Author: Grandin, author of Empire's Workshop: Latin America, the United States, and the Rise of the New Imperialism, made it big with Fordlandia when it first was released in hardback in 2009. The book was Amazon’s #1 History Book of the Year, a National Book Award Finalist, a National Book Critics Circle Award Finalist and was named to numerous “best books” lists in its year of initial release. Grandin is a Guggenheim fellow who teachers Latin American history at New York University.
Basic premise: With the 1927 purchase of a tract of land in the Amazon twice the size of Delaware, Henry Ford quikcly moved beyond his original intent of cultivating his own rubber plantation to supply his cars with tires, and moved into the realm of pure utopianism. As the project evolved, Ford dreamed (Disney-like before there was Disneyland or Celebration, Florida) of creating the ideal American town―complete with ice cream parlors and and golf courses―in the midst of one of the world’s most inhospitable climes for his very rigid interpretation of what makes America “America.” Native riots, disgruntled displaced managers from Michigan, sickened wives and a stubborn man with a warped view of the possible all collide in this endlessly fascinating account.
Bonus quote:
Ford, the man who in the early 1910s helped unleash the power of industrialism to revolutionize human relations, spent most of the rest of his life trying to put the genie back into the bottle, to contain the disruption he himself let loose, only to be continually, inevitably thwarted. Born more from political frustration at home than from the need to acquire control over yet another raw material abroad, Fordlandia represents in crystalline form the utopianism that powered Fordism—and by extension Americanism. It reveals the faith that a drive toward greater efficiency could be controlled and managed in such a way as to bring balance to the world and that technology itself, without the need for government planning, could solve whatever social problems arose from progress's advance. Fordlandia is indeed a parable of arrogance. The arrogance, though, is not that Henry Ford thought he could tame the Amazon but that he believed that the forces of capitalism, once released, could still be contained.

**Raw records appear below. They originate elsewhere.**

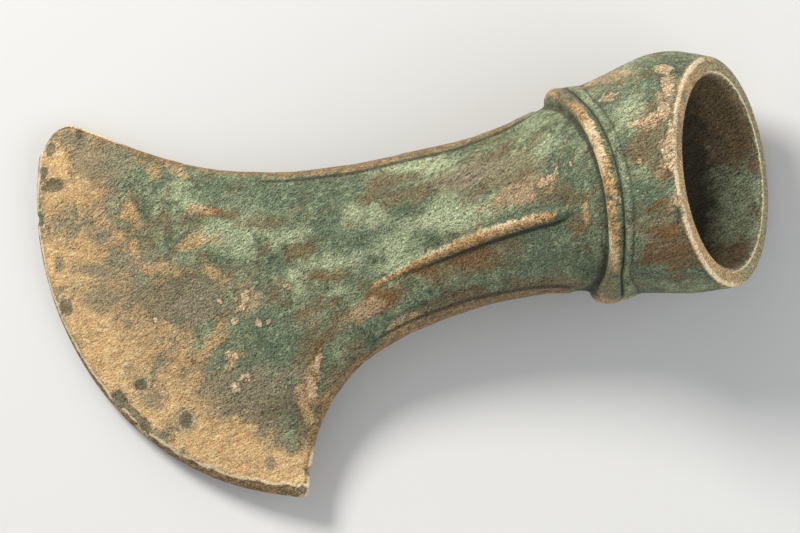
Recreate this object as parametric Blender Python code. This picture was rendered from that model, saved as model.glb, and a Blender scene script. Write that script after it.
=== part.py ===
"""Bronze socketed axe head with a flared, lopsided blade, lying on one of its broad faces.

The head is one casting. It is modelled in its own frame first: the socket's axis runs along X
with the mouth at X = 0 and the blade towards -X, the blade lies in the XY plane and the two
broad faces look along +Z and -Z. At the end it is laid down on the floor, where it rests on
the socket and on the cutting edge.
"""

import math
from collections import namedtuple

import bmesh
import bpy
import numpy as np
from mathutils import Matrix, Vector

MM = 0.001

# Lengths along the head, one after another from the mouth
MOUTH_TO_BULGE = 8.7 * MM
BULGE_TO_THROAT = 12.3 * MM
THROAT_TO_COLLAR = 9.7 * MM
COLLAR_TO_COVE = 6.8 * MM
COVE_TO_NECK = 9.5 * MM
NECK_TO_HORN = 75.2 * MM

# Socket
MOUTH_DIAMETER = 45.5 * MM
MOUTH_SLANT = -1.7 * MM
LIP_ROUNDING = 0.8 * MM
BULGE_DIAMETER = 47.9 * MM
THROAT_WIDTH = 43.7 * MM
THROAT_THICKNESS = 42.4 * MM
MOUTH_WALL = 3.75 * MM
COLLAR_WALL = 5.4 * MM
BORE_CHAMFER = 0.5 * MM
BORE_DEPTH = 74.0 * MM

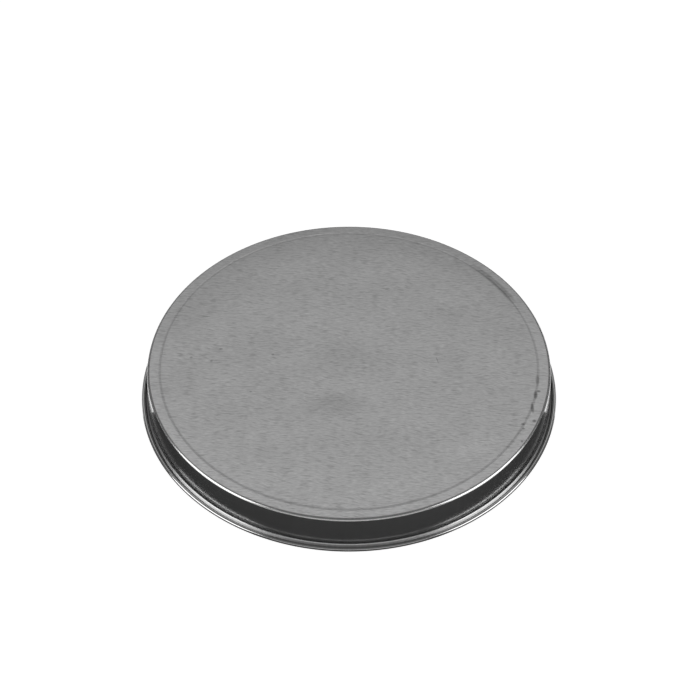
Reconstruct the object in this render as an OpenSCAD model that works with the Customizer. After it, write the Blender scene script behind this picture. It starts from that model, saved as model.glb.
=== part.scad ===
// Shallow round candle tin: a drawn tinplate base pan under a slip-on lid with a flared, rolled rim.
// Millimetres, +Z up. The origin is the centre of the face that the tin stands on.
// Each pressing is turned from the section of its sheet, whose two sides are one path at two depths.

/* [Lid] */
// Width over the rolled bead at the lid's mouth
tin_d = 100; // [80:1:120]
// Height of the lid, from the underside of its bead to its top panel
lid_h = 9.8; // [8:0.2:20]
// Thickness of the tinplate
sheet_t = 0.25; // [0.2:0.01:0.3]
// How far the bead stands out past the skirt
skirt_inset = 1.62; // [1.5:0.02:1.8]
// Outer radius of the rolled bead's own section
bead_r = 0.5; // [0.48:0.01:0.55]
// Radius of the hollow fillet between the skirt and the flare
fillet_r = 0.7; // [0.5:0.05:0.9]
// Angle between the skirt and the flare that leads into the bead, in degrees
flare = 50; // [46:1:54]
// Outer radius of the corner between the top panel and the skirt
corner_r = 0.8; // [0.45:0.05:1]
// Distance from the skirt to the crease that frames the top panel
crease_inset = 3.05; // [2.5:0.05:6]
// Depth of the crease
crease_depth = 0.05; // [0.03:0.01:0.1]
// How far the band outside the crease falls away towards the corner
band_drop = 0.14; // [0.05:0.01:0.2]

/* [Base] */
// Gap between the lid's skirt and the wall of the base, on the radius
slip_gap = 0.3; // [0.2:0.05:0.4]
// How far the base stands below the lid's bead when the tin is shut
base_proud = 0.2; // [0.1:0.05:0.5]
// Outer radius of the curl that is rolled inwards at the base's mouth
curl_r = 0.66; // [0.6:0.02:0.8]
// Outer radius of the bend at the foot of the base's wall
foot_r = 1.2; // [0.8:0.1:2]
// Distance from the base's wall to the stiffening ring pressed up into its bottom
ring_inset = 5.7; // [5:0.1:15]
// Height of the stiffening ring
ring_h = 0.5; // [0.2:0.05:0.6]

/* [Fit] */
// Gap left between the lid and the curl of the base when the tin is shut
seat_gap = 0.1; // [0.05:0.01:0.2]

/* [Hidden] */
$fn = 256;

// Angle between neighbouring points round a bend
bend_step = 15;
// How far the sheet turns round the lid's bead and the base's curl
bead_roll = 275;
curl_roll = 300;
// Half width of the crease, and half width and flank of the stiffening ring
crease_w = 0.35;
ring_w = 1;
ring_flank = 0.5;

// The flare runs straight from the fillet to the bead and touches both, which sets the fillet's height
lid_z = base_proud + lid_h;
bead_c = tin_d / 2 - bead_r;
bead_z = base_proud + bead_r;
skirt_r = tin_d / 2 - skirt_inset;
bead_reach = bead_c - skirt_r - fillet_r;
fillet_z = bead_z + (bead_reach * cos(flare) + fillet_r - bead_r + sheet_t) / sin(flare);
crease_r = skirt_r - crease_inset;
corner_z = lid_z - band_drop - corner_r;
band_slope = band_drop / (skirt_r - corner_r - crease_r);

base_r = skirt_r - sheet_t - slip_gap;
curl_z = lid_z - band_drop - sheet_t - seat_gap - curl_r;
ring_r = base_r - ring_inset;

// Points round a bend, from one angle to another
function arc(centre, radius, start, end) =
    let (steps = ceil(abs(end - start) / bend_step))
    [for (i = [0:steps]) let (a = start + (end - start) * i / steps) centre + radius * [cos(a), sin(a)]];

function reverse(points) = [for (i = [len(points) - 1:-1:0]) points[i]];

// The lid's sheet at a depth below its outer face, from the middle of the panel to the raw edge
function lid_side(depth) = concat(
    [
        [0, lid_z - depth],
        [crease_r - crease_w, lid_z - depth],
        [crease_r, lid_z - crease_depth - depth],
        [crease_r + crease_w, lid_z - band_slope * crease_w - depth]
    ],
    arc([skirt_r - corner_r, corner_z], corner_r - depth, 90, 0),
    arc([skirt_r + fillet_r, fillet_z], fillet_r + depth, 180, 180 + flare),
    arc([bead_c, bead_z], bead_r - sheet_t + depth, 180 + flare, 180 + flare + bead_roll)
);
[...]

Fordlandia is more than a book about one man’s stubborn folly―it’s a reflection of America on the rise in an era in which limits (of human endurance, of nature and geography, of aspirations) were discarded in a heady environment of American exceptionalism. That Ford even got as far as he did in building his outlandish town is a testimony to his perseverance and willingness to lose money hand over fist. Fordlandia did indeed rise, inch by excruciating inch, with schools, broad and leafy streets reminiscent of the Midwest, churches and community halls. Running through the book too is a teaser theme of what characteristics of a place are truly “American,” what ideals we export (church-going, a narrow morality) and what we don’t (quashing of labor rights was a must in Fordlandia).